Challenge: Extract the listing in its entirety, keeping each line identical to the original.
-- Begin Data supplied --
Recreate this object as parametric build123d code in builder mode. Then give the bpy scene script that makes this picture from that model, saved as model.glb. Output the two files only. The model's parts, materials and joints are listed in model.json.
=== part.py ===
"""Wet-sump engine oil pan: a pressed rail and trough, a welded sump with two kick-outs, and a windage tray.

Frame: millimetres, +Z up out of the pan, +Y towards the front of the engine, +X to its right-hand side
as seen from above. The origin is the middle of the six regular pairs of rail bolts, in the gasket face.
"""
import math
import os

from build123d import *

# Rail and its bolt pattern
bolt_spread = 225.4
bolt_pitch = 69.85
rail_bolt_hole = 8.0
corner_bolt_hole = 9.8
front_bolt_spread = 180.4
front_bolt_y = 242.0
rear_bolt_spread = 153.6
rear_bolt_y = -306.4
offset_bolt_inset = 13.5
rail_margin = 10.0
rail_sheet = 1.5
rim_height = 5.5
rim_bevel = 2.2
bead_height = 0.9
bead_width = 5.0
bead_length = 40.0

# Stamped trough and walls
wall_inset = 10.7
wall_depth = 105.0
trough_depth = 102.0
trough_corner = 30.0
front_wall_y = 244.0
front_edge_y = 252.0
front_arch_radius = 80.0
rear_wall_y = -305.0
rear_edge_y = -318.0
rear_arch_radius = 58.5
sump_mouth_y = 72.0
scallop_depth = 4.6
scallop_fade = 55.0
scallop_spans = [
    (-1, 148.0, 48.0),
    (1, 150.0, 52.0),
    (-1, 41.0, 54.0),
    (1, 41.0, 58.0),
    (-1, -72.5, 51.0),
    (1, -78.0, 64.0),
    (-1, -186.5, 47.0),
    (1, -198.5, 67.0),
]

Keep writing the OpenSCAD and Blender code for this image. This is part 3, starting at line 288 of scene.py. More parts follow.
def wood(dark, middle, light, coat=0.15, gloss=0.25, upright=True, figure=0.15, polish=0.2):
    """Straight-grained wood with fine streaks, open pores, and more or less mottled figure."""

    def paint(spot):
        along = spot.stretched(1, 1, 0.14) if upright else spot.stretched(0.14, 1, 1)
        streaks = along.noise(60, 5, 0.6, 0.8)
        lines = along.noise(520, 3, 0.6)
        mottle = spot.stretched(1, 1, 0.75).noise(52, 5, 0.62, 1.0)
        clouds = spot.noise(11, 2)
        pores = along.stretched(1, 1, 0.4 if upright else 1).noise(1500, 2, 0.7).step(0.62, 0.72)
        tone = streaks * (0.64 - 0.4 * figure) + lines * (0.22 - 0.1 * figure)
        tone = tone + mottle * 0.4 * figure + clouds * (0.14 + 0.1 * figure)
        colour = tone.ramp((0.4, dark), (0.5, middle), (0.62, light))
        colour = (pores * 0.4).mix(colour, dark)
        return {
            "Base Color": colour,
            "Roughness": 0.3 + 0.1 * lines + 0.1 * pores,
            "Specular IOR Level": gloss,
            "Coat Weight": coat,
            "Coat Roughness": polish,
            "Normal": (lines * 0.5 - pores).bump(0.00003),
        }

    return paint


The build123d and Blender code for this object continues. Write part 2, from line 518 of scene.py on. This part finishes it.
-- End Data supplied --
Correct answer:
Recreate this object as parametric build123d code in builder mode. Then give the bpy scene script that makes this picture from that model, saved as model.glb. Output the two files only. The model's parts, materials and joints are listed in model.json.
=== part.py ===
"""Wet-sump engine oil pan: a pressed rail and trough, a welded sump with two kick-outs, and a windage tray.

Frame: millimetres, +Z up out of the pan, +Y towards the front of the engine, +X to its right-hand side
as seen from above. The origin is the middle of the six regular pairs of rail bolts, in the gasket face.
"""
import math
import os

from build123d import *

# Rail and its bolt pattern
bolt_spread = 225.4
bolt_pitch = 69.85
rail_bolt_hole = 8.0
corner_bolt_hole = 9.8
front_bolt_spread = 180.4
front_bolt_y = 242.0
rear_bolt_spread = 153.6
rear_bolt_y = -306.4
offset_bolt_inset = 13.5
rail_margin = 10.0
rail_sheet = 1.5
rim_height = 5.5
rim_bevel = 2.2
bead_height = 0.9
bead_width = 5.0
bead_length = 40.0

# Stamped trough and walls
wall_inset = 10.7
wall_depth = 105.0
trough_depth = 102.0
trough_corner = 30.0
front_wall_y = 244.0
front_edge_y = 252.0
front_arch_radius = 80.0
rear_wall_y = -305.0
rear_edge_y = -318.0
rear_arch_radius = 58.5
sump_mouth_y = 72.0
scallop_depth = 4.6
scallop_fade = 55.0
scallop_spans = [
    (-1, 148.0, 48.0),
    (1, 150.0, 52.0),
    (-1, 41.0, 54.0),
    (1, 41.0, 58.0),
    (-1, -72.5, 51.0),
    (1, -78.0, 64.0),
    (-1, -186.5, 47.0),
    (1, -198.5, 67.0),
]

Keep writing the OpenSCAD and Blender code for this image. This is part 3, starting at line 288 of scene.py. More parts follow.
def wood(dark, middle, light, coat=0.15, gloss=0.25, upright=True, figure=0.15, polish=0.2):
    """Straight-grained wood with fine streaks, open pores, and more or less mottled figure."""

    def paint(spot):
        along = spot.stretched(1, 1, 0.14) if upright else spot.stretched(0.14, 1, 1)
        streaks = along.noise(60, 5, 0.6, 0.8)
        lines = along.noise(520, 3, 0.6)
        mottle = spot.stretched(1, 1, 0.75).noise(52, 5, 0.62, 1.0)
        clouds = spot.noise(11, 2)
        pores = along.stretched(1, 1, 0.4 if upright else 1).noise(1500, 2, 0.7).step(0.62, 0.72)
        tone = streaks * (0.64 - 0.4 * figure) + lines * (0.22 - 0.1 * figure)
        tone = tone + mottle * 0.4 * figure + clouds * (0.14 + 0.1 * figure)
        colour = tone.ramp((0.4, dark), (0.5, middle), (0.62, light))
        colour = (pores * 0.4).mix(colour, dark)
        return {
            "Base Color": colour,
            "Roughness": 0.3 + 0.1 * lines + 0.1 * pores,
            "Specular IOR Level": gloss,
            "Coat Weight": coat,
            "Coat Roughness": polish,
            "Normal": (lines * 0.5 - pores).bump(0.00003),
        }

    return paint


The build123d and Blender code for this object continues. Write part 2, from line 518 of scene.py on. This part finishes it.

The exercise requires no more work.